Understanding how LGM determines (or fails to determine) a lead’s gender.

Agathe Bancel avatar
Written by Agathe Bancel
Updated yesterday

Overview

LGM identifies a lead’s gender by matching their first name against a large database powered by GenderAPI. Even with extensive data, some names simply can’t be classified reliably.

Key benefits

  • Understand why gender detection sometimes fails

  • Identify when manual enrichment is needed


How a lead’s gender is identified

LGM automatically checks the lead’s first name using GenderAPI, which returns a likely gender based on global data.

However, three common situations prevent LGM from determining gender correctly.

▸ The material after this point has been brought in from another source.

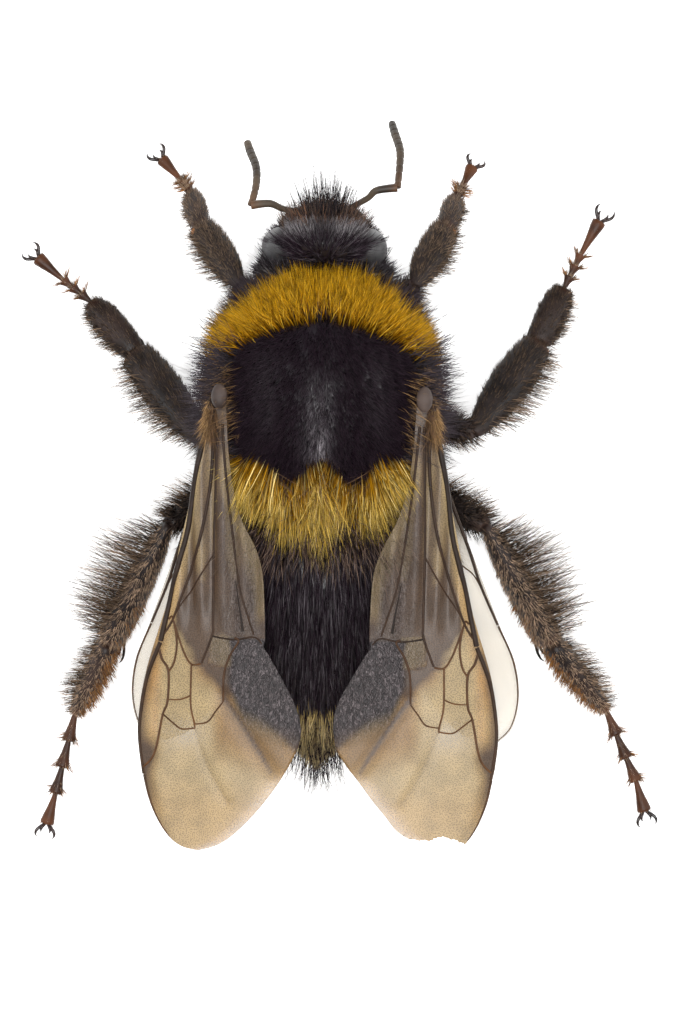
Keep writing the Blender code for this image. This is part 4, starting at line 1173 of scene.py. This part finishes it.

1. First and last names are swapped

Some people reverse their first and last names on LinkedIn.
If LGM analyzes what it thinks is the first name but it’s actually the last name, it won’t be found in the database.

2. Unisex names

Certain names exist across multiple genders, such as:

  • Charlie

  • Camille

  • Andrea

  • Sasha

These names do not produce reliable gender detection results.

3. Rare or unknown names

If a name isn’t included in the GenderAPI database, LGM can’t determine a gender at all.

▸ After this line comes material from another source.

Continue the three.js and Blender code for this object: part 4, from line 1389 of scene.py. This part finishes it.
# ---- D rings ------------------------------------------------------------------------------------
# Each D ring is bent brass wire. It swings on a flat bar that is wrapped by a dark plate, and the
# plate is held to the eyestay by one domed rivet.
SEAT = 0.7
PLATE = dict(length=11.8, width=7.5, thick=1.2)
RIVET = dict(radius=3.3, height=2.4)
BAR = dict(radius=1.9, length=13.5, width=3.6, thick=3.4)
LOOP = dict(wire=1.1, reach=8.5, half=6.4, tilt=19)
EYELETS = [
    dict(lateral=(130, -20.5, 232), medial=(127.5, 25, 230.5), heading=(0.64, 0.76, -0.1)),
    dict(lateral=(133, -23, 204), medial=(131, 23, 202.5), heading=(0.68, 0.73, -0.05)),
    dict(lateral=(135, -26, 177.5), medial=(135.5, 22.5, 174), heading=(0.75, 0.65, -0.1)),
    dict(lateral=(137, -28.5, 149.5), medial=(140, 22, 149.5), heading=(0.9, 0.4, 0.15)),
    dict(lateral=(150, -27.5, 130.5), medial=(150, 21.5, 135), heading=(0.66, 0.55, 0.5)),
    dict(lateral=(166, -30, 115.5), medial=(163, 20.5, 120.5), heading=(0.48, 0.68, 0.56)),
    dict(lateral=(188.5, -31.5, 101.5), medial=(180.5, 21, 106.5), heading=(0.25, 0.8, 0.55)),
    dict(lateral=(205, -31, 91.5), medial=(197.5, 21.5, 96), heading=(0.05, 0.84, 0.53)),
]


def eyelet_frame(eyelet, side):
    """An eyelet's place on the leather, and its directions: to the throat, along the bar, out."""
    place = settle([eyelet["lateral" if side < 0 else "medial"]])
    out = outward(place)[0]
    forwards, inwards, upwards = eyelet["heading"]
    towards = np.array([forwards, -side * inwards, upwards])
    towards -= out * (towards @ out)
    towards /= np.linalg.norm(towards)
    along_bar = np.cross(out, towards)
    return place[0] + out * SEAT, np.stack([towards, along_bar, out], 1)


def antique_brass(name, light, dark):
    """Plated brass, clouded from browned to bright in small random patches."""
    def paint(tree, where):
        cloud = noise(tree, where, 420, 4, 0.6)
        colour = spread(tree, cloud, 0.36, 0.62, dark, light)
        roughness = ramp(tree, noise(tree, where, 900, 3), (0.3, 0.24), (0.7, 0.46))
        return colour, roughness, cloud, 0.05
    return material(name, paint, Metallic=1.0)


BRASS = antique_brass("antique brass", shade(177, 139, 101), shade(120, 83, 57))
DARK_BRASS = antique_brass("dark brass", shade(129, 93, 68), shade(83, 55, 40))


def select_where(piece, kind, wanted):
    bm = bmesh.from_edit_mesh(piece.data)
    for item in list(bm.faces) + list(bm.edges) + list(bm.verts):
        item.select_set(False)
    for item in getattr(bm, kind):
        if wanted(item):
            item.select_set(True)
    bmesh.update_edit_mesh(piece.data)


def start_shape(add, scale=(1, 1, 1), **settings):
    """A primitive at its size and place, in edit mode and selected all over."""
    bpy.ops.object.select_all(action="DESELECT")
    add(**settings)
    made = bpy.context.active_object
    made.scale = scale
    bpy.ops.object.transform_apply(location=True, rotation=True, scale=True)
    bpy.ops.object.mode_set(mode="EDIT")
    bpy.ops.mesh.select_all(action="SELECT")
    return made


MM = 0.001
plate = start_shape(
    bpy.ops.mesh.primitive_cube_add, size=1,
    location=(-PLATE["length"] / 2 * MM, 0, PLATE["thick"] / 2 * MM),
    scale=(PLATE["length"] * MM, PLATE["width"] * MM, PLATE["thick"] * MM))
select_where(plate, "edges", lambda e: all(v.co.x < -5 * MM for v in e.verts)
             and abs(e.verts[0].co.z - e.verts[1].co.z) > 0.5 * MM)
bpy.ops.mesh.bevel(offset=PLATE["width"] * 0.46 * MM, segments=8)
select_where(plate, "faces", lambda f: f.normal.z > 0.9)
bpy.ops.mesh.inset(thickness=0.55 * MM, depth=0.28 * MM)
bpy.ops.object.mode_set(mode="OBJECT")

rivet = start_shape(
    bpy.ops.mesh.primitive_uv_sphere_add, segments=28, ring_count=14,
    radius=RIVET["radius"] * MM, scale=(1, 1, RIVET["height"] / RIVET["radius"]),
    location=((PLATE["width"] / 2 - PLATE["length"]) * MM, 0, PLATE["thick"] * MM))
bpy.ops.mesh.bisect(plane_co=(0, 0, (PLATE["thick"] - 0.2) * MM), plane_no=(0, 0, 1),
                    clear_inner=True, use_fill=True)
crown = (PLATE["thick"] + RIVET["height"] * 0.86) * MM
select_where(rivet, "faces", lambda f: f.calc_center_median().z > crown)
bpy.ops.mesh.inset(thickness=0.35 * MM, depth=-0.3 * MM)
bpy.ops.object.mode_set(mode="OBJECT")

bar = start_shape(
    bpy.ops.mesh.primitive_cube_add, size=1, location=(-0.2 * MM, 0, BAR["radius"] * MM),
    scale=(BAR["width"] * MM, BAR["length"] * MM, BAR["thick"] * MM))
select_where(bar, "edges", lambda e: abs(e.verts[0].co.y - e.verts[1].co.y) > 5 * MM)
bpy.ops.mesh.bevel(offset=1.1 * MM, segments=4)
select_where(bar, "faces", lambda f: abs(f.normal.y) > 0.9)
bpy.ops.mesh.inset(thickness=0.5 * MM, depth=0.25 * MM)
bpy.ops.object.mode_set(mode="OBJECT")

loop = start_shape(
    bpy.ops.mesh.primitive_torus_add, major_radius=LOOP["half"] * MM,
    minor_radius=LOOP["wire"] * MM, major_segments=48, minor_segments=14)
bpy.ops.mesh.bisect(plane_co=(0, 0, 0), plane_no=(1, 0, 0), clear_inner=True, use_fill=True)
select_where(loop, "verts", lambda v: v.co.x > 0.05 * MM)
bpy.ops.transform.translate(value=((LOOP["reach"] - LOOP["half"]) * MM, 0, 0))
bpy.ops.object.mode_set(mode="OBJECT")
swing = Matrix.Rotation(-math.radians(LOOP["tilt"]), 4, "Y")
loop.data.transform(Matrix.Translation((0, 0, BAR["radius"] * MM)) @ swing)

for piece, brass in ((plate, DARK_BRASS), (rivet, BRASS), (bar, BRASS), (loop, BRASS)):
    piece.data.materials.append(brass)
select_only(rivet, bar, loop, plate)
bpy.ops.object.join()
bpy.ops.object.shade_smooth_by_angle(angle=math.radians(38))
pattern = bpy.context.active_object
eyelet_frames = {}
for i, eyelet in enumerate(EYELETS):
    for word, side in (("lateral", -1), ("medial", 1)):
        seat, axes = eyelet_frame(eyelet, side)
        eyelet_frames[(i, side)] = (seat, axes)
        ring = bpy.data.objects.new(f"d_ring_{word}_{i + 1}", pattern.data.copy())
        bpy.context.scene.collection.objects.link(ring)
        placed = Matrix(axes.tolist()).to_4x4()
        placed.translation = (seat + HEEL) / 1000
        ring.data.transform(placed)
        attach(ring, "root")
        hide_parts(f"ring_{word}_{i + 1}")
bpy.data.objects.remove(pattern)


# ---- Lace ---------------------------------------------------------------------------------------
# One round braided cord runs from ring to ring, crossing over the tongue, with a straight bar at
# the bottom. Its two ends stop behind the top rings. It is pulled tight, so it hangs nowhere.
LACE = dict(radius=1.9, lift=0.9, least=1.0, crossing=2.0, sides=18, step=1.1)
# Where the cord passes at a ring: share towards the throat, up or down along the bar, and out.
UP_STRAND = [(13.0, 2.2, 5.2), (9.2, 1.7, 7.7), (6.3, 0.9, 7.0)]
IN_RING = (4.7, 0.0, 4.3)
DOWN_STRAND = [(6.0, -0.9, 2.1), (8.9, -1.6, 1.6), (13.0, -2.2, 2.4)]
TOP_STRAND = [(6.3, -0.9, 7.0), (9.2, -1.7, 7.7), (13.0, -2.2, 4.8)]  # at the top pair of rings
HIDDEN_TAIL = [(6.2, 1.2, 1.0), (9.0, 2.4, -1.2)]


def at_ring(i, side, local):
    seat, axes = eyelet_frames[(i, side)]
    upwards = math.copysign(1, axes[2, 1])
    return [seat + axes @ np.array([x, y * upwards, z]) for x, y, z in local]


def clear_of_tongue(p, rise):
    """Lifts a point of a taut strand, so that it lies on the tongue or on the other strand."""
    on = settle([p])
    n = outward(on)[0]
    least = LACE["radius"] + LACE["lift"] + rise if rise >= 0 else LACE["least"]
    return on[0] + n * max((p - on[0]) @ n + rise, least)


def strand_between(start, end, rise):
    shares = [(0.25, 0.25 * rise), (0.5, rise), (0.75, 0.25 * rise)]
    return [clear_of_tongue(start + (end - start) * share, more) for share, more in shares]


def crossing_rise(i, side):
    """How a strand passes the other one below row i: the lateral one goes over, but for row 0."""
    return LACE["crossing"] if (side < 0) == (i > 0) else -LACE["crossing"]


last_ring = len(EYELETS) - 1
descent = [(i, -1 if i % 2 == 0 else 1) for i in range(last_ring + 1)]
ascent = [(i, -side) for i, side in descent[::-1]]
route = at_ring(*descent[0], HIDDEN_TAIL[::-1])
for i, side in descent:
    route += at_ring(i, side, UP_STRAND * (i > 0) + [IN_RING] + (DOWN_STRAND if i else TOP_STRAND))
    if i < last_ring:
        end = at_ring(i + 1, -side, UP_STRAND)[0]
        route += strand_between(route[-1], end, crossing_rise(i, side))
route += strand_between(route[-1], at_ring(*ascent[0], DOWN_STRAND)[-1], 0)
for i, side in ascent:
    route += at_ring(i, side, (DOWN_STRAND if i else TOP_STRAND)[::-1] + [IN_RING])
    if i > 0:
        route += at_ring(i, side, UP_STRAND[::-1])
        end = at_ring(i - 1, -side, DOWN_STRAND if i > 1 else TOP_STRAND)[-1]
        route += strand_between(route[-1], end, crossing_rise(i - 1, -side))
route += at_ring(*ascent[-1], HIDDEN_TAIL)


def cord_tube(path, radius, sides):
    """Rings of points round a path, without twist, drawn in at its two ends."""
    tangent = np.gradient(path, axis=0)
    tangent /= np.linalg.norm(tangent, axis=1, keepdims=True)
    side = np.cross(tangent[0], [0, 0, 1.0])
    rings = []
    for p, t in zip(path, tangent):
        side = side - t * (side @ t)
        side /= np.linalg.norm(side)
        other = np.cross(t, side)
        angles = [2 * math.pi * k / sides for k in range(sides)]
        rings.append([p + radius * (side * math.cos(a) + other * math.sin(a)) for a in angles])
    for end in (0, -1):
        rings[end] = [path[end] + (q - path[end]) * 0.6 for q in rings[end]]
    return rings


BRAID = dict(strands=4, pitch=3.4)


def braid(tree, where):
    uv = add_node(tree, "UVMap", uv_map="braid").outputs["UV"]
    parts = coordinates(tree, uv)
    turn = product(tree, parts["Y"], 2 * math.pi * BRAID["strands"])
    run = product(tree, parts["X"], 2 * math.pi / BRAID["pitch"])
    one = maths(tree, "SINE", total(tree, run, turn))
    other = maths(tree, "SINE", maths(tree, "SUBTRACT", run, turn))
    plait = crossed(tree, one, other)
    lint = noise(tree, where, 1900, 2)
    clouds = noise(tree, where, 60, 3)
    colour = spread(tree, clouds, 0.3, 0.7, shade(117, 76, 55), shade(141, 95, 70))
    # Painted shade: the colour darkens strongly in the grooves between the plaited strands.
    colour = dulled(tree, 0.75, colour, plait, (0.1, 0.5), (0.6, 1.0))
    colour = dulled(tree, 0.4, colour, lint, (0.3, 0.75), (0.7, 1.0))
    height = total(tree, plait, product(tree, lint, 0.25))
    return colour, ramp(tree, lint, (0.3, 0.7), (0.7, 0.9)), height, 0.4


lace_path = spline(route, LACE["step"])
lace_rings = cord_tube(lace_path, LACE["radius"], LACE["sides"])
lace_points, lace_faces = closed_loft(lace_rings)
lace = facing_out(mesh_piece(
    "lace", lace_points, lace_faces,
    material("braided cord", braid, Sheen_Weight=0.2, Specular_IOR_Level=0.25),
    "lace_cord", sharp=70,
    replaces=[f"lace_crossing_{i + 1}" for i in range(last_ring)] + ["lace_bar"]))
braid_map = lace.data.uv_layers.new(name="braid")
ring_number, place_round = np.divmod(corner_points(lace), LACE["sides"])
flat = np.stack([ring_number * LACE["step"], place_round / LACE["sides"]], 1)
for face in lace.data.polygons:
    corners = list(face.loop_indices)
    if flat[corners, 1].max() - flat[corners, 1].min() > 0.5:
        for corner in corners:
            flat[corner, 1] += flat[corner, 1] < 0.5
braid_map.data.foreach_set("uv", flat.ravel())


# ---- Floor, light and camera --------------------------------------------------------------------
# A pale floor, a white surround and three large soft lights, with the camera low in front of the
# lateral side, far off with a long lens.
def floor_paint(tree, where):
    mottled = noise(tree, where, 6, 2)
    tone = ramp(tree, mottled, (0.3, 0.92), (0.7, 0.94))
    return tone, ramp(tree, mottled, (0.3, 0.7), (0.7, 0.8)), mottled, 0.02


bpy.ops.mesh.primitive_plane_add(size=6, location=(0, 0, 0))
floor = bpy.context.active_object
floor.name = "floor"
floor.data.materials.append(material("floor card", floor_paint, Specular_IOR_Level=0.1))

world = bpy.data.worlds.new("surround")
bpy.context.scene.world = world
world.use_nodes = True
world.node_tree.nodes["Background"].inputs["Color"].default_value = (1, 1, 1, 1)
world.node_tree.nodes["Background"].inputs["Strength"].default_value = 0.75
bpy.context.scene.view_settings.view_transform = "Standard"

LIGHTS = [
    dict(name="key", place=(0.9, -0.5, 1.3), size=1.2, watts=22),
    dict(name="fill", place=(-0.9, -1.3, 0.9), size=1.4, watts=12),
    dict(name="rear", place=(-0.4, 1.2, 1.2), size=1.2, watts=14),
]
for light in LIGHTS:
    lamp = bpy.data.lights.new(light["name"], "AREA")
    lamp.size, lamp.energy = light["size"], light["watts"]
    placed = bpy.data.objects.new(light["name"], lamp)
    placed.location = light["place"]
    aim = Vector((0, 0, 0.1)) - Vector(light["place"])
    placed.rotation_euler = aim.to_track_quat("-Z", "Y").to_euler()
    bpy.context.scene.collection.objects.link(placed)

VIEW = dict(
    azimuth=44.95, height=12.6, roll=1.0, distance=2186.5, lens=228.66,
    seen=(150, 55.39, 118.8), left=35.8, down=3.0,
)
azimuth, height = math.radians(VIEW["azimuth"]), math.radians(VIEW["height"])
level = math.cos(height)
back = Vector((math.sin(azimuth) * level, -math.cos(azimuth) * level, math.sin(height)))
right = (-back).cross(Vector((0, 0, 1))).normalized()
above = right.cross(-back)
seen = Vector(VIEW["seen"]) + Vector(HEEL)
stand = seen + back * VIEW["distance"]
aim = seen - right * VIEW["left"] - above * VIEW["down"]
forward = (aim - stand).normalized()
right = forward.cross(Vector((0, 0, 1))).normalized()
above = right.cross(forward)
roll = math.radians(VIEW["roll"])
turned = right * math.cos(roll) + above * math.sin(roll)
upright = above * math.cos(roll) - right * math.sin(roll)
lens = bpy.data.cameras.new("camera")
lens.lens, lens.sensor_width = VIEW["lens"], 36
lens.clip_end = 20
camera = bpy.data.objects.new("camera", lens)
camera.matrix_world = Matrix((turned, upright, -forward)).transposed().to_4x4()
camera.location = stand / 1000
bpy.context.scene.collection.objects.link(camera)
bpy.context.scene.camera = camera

Tip: When you’re unsure about your audience, it’s safer to rely on the first name instead of a Gender + Last name format.

Pro tip: You can enrich your audience by manually filling in the gender for leads where it’s missing, especially if personalization is important to your campaign.


FAQs

Why does LGM sometimes assign the wrong gender?

This typically happens when a name is ambiguous, rare, or misformatted (e.g., swapped with the last name).

Can I manually correct a lead’s gender?

Yes, you can enrich your audience and manually update leads whose gender couldn’t be detected.

How can I avoid errors in my sequences?

The safest option is to use the lead’s first name instead of any gender-based formatting.

Does LGM use multiple data sources to identify gender?

No, gender detection is based solely on the GenderAPI database, which is highly accurate but not flawless.

Are international names detected reliably?

Most are, but very rare names or those from underrepresented cultures may not exist in the database.